Given request: Return only the lines from the top of the material through the line marked by "return material, tree, shader", unaltered.

● ● ● ● ●

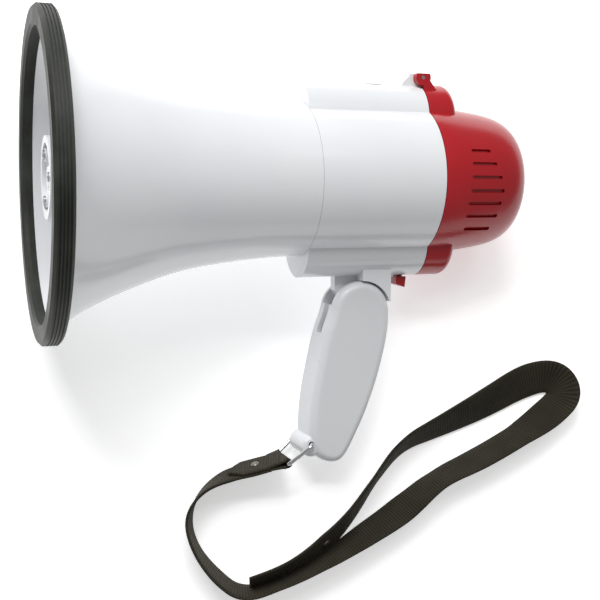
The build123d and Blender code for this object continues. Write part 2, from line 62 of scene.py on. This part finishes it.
def make_camera():
    """The camera stands above the floor, over the megaphone's near side."""
    data = bpy.data.cameras.new("camera")
    data.lens = CAMERA_LENS
    data.sensor_width = 36.0
    data.clip_start = 0.01
    camera = bpy.data.objects.new("camera", data)
    back = -Vector(CAMERA_FORWARD).normalized()
    right = Vector(CAMERA_RIGHT).normalized()
    up = back.cross(right).normalized()
    right = up.cross(back)
    turn = Matrix((right, up, back)).transposed()
    camera.matrix_world = Matrix.Translation(CAMERA_PLACE) @ turn.to_4x4()
    bpy.context.scene.collection.objects.link(camera)
    bpy.context.scene.camera = camera


# ---------------------------------------------------------------- node helpers


def new_material(name):
    """A material with its node tree, its principled shader and a link function."""
    material = bpy.data.materials.new(name)
    material.use_nodes = True
    tree = material.node_tree
    shader = tree.nodes["Principled BSDF"]
    return material, tree, shader


def add_node(tree, kind, **values):
    """A node, with its sockets set by name (spaces as underscores)."""
    node = tree.nodes.new(kind)
    for name, value in values.items():
        node.inputs[name.replace("_", " ")].default_value = value
    return node


def place_texture(tree):
    return tree.nodes.new("ShaderNodeTexCoord").outputs["Object"]


def noise(tree, vector, scale, detail=2.0, rough=0.5):
    node = add_node(tree, "ShaderNodeTexNoise", Scale=scale, Detail=detail, Roughness=rough)
    tree.links.new(vector, node.inputs["Vector"])
    return node.outputs["Fac"]


def spread(tree, value, low, high, start=0.3, stop=0.7):
    """Maps a 0 to 1 value onto a wanted range."""
    node = add_node(tree, "ShaderNodeMapRange")
    tree.links.new(value, node.inputs["Value"])
    node.inputs["From Min"].default_value = start
    node.inputs["From Max"].default_value = stop
    node.inputs["To Min"].default_value = low
    node.inputs["To Max"].default_value = high
    return node.outputs["Result"]


def blend_colours(tree, value, first, second, start=0.35, stop=0.65):
    ramp = tree.nodes.new("ShaderNodeValToRGB")
    ramp.color_ramp.elements[0].position = start
    ramp.color_ramp.elements[0].color = (*first, 1.0)
    ramp.color_ramp.elements[1].position = stop
    ramp.color_ramp.elements[1].color = (*second, 1.0)
    tree.links.new(value, ramp.inputs["Fac"])
    return ramp.outputs["Color"]


def bump(tree, shader, height, distance, strength=1.0):
    node = add_node(tree, "ShaderNodeBump", Strength=strength, Distance=distance)
    tree.links.new(height, node.inputs["Height"])
    tree.links.new(node.outputs["Normal"], shader.inputs["Normal"])
    return node


def math(tree, kind, first, second):
    node = tree.nodes.new("ShaderNodeMath")
    node.operation = kind
    for socket, value in zip(node.inputs, (first, second)):
        if isinstance(value, (int, float)):
            socket.default_value = value
        else:
            tree.links.new(value, socket)
    return node.outputs[0]


# ---------------------------------------------------------------- materials


def moulded_plastic(name, colour, shade, rough, coat=0.0, grain=0.00003, grain_scale=900.0):
    """Moulded plastic: a slow drift of colour, uneven gloss and a faint moulded surface."""
    material, tree, shader = new_material(name)
    place = place_texture(tree)
    drift = noise(tree, place, 18.0)
    tree.links.new(blend_colours(tree, drift, colour, shade), shader.inputs["Base Color"])
    smudge = noise(tree, place, 60.0, 4.0)
    tree.links.new(spread(tree, smudge, rough * 0.85, rough * 1.2), shader.inputs["Roughness"])
    shader.inputs["IOR"].default_value = 1.5
    shader.inputs["Coat Weight"].default_value = coat
    shader.inputs["Coat Roughness"].default_value = 0.05
    bump(tree, shader, noise(tree, place, grain_scale, 3.0), grain)
    return material


def brushed_metal(name, colour, rough, stretch=(1.0, 1.0, 1.0)):
    material, tree, shader = new_material(name)
    scale = add_node(tree, "ShaderNodeMapping", Scale=stretch)
    tree.links.new(place_texture(tree), scale.inputs["Vector"])
    streaks = noise(tree, scale.outputs["Vector"], 1400.0, 3.0)
    dark = tuple(c * 0.75 for c in colour)
    tree.links.new(blend_colours(tree, streaks, dark, colour), shader.inputs["Base Color"])
    tree.links.new(spread(tree, streaks, rough * 0.8, rough * 1.3), shader.inputs["Roughness"])
    shader.inputs["Metallic"].default_value = 1.0
    bump(tree, shader, streaks, 0.00001)
    return material


def rubber(name, colour):
    material, tree, shader = new_material(name)
    place = place_texture(tree)
    bloom = noise(tree, place, 45.0, 5.0, 0.6)
    pale = tuple(c * 1.7 + 0.01 for c in colour)
    tree.links.new(blend_colours(tree, bloom, colour, pale, 0.4, 0.75), shader.inputs["Base Color"])
    tree.links.new(spread(tree, bloom, 0.42, 0.6), shader.inputs["Roughness"])
    shader.inputs["Specular IOR Level"].default_value = 0.3
    bump(tree, shader, noise(tree, place, 1500.0, 3.0), 0.00005)
    return material


RIB_PITCH = 0.0015
YARN_PITCH = 0.0005


def webbing(name):
    """Ribbed webbing: crosswise ribs of fine twisted yarn, with a painted highlight along the ribs' tops.

    The strap's UV map holds metres along and across it."""
    material, tree, shader = new_material(name)
    uv = tree.nodes.new("ShaderNodeUVMap")
    uv.uv_map = "strap"
    parts = tree.nodes.new("ShaderNodeSeparateXYZ")
    tree.links.new(uv.outputs["UV"], parts.inputs["Vector"])
    along, across = parts.outputs["X"], parts.outputs["Y"]
    rib = math(tree, "SINE", math(tree, "MULTIPLY", along, 2 * pi / RIB_PITCH), 0.0)
    yarn_phase = math(tree, "ADD", math(tree, "MULTIPLY", across, 2 * pi / YARN_PITCH),
                      math(tree, "MULTIPLY", along, pi / RIB_PITCH))
    yarn = math(tree, "SINE", yarn_phase, 0.0)
    fuzz = noise(tree, place_texture(tree), 2600.0, 4.0, 0.7)
    patches = noise(tree, place_texture(tree), 70.0, 3.0)
    height = math(tree, "ADD", math(tree, "MULTIPLY", rib, 0.5), math(tree, "MULTIPLY", yarn, 0.3))
    height = math(tree, "ADD", height, math(tree, "MULTIPLY", fuzz, 0.5))
    # Painted highlight: the colour is lighter where the ribs and yarn stand highest, mixed with random
    # patches.
    rib_highlight_and_patches = math(tree, "ADD", math(tree, "MULTIPLY", height, 0.3), math(tree, "MULTIPLY", patches, 0.5))
    colour = blend_colours(tree, rib_highlight_and_patches, (0.012, 0.010, 0.006), (0.052, 0.046, 0.030), 0.1, 0.75)
    tree.links.new(colour, shader.inputs["Base Color"])
    shader.inputs["Roughness"].default_value = 0.85
    shader.inputs["Sheen Weight"].default_value = 0.25
    shader.inputs["Sheen Roughness"].default_value = 0.4
    shader.inputs["Sheen Tint"].default_value = (0.35, 0.32, 0.24, 1.0)
    shader.inputs["Specular IOR Level"].default_value = 0.25
    bump(tree, shader, height, 0.00012, 0.8)
    return material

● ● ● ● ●

Task answer:
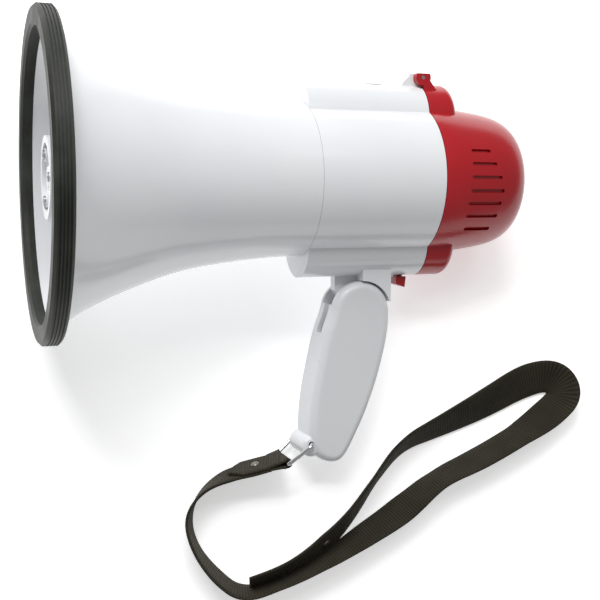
The build123d and Blender code for this object continues. Write part 2, from line 62 of scene.py on. This part finishes it.
def make_camera():
    """The camera stands above the floor, over the megaphone's near side."""
    data = bpy.data.cameras.new("camera")
    data.lens = CAMERA_LENS
    data.sensor_width = 36.0
    data.clip_start = 0.01
    camera = bpy.data.objects.new("camera", data)
    back = -Vector(CAMERA_FORWARD).normalized()
    right = Vector(CAMERA_RIGHT).normalized()
    up = back.cross(right).normalized()
    right = up.cross(back)
    turn = Matrix((right, up, back)).transposed()
    camera.matrix_world = Matrix.Translation(CAMERA_PLACE) @ turn.to_4x4()
    bpy.context.scene.collection.objects.link(camera)
    bpy.context.scene.camera = camera


# ---------------------------------------------------------------- node helpers


def new_material(name):
    """A material with its node tree, its principled shader and a link function."""
    material = bpy.data.materials.new(name)
    material.use_nodes = True
    tree = material.node_tree
    shader = tree.nodes["Principled BSDF"]
    return material, tree, shader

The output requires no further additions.